Yesterday we made the three hour drive to Lake Tiak O'Khata to celebrate Cleve and Georgia's sixtieth wedding anniversary. I sure didn't like spending six hours in a car on a Saturday when my to-do list was (and still is) several pages long, but we did see a lot of old friends and had a good time of fellowship.
Hannah is getting funnier and funnier. The other night we went to Cracker Barrel to eat and I stayed at the table while Tim and the girls went to play checkers because the frazzled (aren't they all) waitress had not yet brought our ticket. While I was waiting, Hannah came and brought some tip money and told me Tim had said he paid when we came in. I knew that wasn't right, so I told her to go ask him again what he said. When she came back, she said, "Look, I just don't have a short term memory", and I said, "What'd he say, Dorie?" Without missing a beat, she said, "He said, 'Swim toward the throat'." There I was, thinking I'd been quick with the Dorie thing, but I can't get anything past her at all.
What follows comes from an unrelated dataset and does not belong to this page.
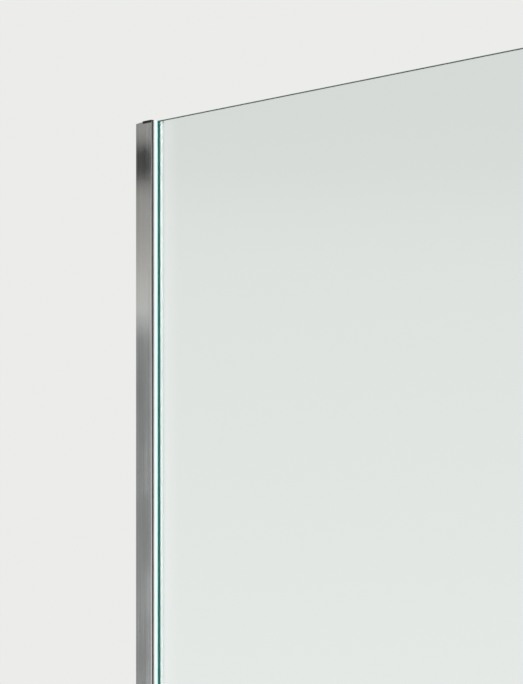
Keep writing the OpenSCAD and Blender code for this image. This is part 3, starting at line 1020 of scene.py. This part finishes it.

I had a cancer scare a couple of weeks ago, but the biopsy was normal and the symptoms that led me to the doctor in the first place seem to have disappeared for now. I wrote a long piece about it, but it all kind of runs together and doesn't make a lot of sense in its current form. I wrote it in two voices, a "living voice" and a "dying voice" and I think I could polish it and make something out of it except for the fact that I'm not dying anymore and when I wrote it I really thought I was. It would probably not be possible to recapture that mood.
I love to smell the crown of someone's head. Each crown has its own unique smell. This morning, Tim and Lizzie were sitting at the table counting money for a deposit. I smelled and kissed Lizzie's crown, then smelled and kissed Tim's. Totally different, and it has nothing to do with shampoo or styling products, either. I wonder what the crown of my head smells like. I'll never know.